Бурлит в Адамовцах жизнь, молодая и сильная. Бурлит вопреки намерению фашистов уничтожить белорусский народ, не оставить от него и рода. Устанавливая «новый порядок», гитлеровцы скрупулезно выполняли задуманное: на территории Белоруссии они создали 260 лагерей смерти и концлагерей, сотни тюрем и гетто. Во время карательных операций фашисты сожгли 692 деревни, в их числе и Адамовцы. Но возродилась деревня, пошли от уцелевших корней молодые побеги, не исчезли фамилии. Не исчезли благодаря мужеству таких, как Радевич.
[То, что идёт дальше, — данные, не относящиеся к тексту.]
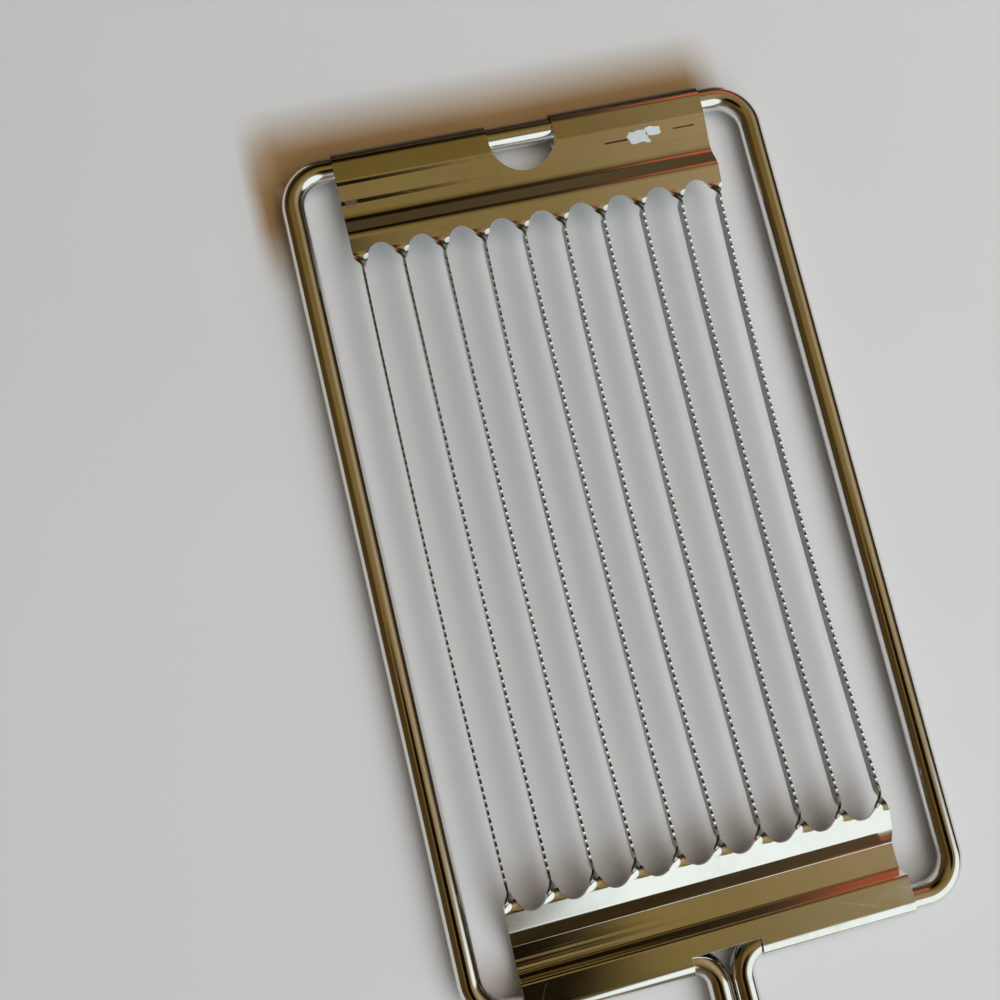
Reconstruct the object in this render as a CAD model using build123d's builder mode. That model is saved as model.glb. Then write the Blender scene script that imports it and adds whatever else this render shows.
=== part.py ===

В войну Иван Радевич был начальником особого отдела партизанского отряда «За Советскую Белоруссию». Воевала с ним и жена, в землянке родившая сына. Валентин — такое дали малышу имя. Во время одной из карательных операций гитлеровцы оттеснили часть отряда, взяли в клещи. Отрезанные от основных сил, люди понимали, что выйти никому не удастся, оставалось одно: принять последний бой. Но среди бойцов находились женщины, подростки. Как старший по званию Радевич уводил отряд в самые топи. Двигались до тех пор, пока болотная тина не подступила многим к подбородку. Ослабевших поддерживали более сильные. Группа остановилась и затаила дыхание. Медленно угасал день. Справа и слева слышно было, как переговаривались фашисты. В болото солдаты не полезли. Да и поверить было трудно, что кто-то отважится на подобное.
Миновала холодная ночь, а партизаны не двигались с места в ожидании, когда немцы успокоятся и снимут заслоны. И тут заплакал ребенок. Перепеленать бы его, покормить да к теплу поближе. Ничего подобного даже в малой мере сделать Надежда не могла. С мольбой и отчаянием смотрела на мужа, на стоявших поблизости. Что могли предложить они, когда даже сухаря не уцелело, когда кровь в жилах и та, кажется, застыла? Ребенок подал голос настойчивее, мать прикрыла мокрой ладонью сынишке рот, прикладывалась губами, чтобы помочь хотя бы дыханием. Услышат гитлеровцы плач дитяти — погибнет отряд. Только не помогали старания, дитя настойчиво подавало голос. Изменившийся в лице, поседевший от муки, Радевич вытащил пистолет…
Носятся сегодня по деревенской улице на мотоциклах озорные внуки тех, кто уцелел в тот трагический день. В Адамовцах поселились и Радевичи. Уже после войны родила Надя четверых детей — Ивана, Петра, Анну и Валентину. Выросли все, семьями обзавелись. Только прошлое не изгладилось в памяти матери, до конца дней своих оплакивала она первенца.
Понятна материнская скорбь, а поступок отца? На каких весах правосудия и добродетели его взвесить? С позиции мирных дней, иной читатель воскликнет: то была война! Она требовала поступков и действий исключительных! Потому и ложились грудью на амбразуры дотов, бросались на горячие пулеметные стволы.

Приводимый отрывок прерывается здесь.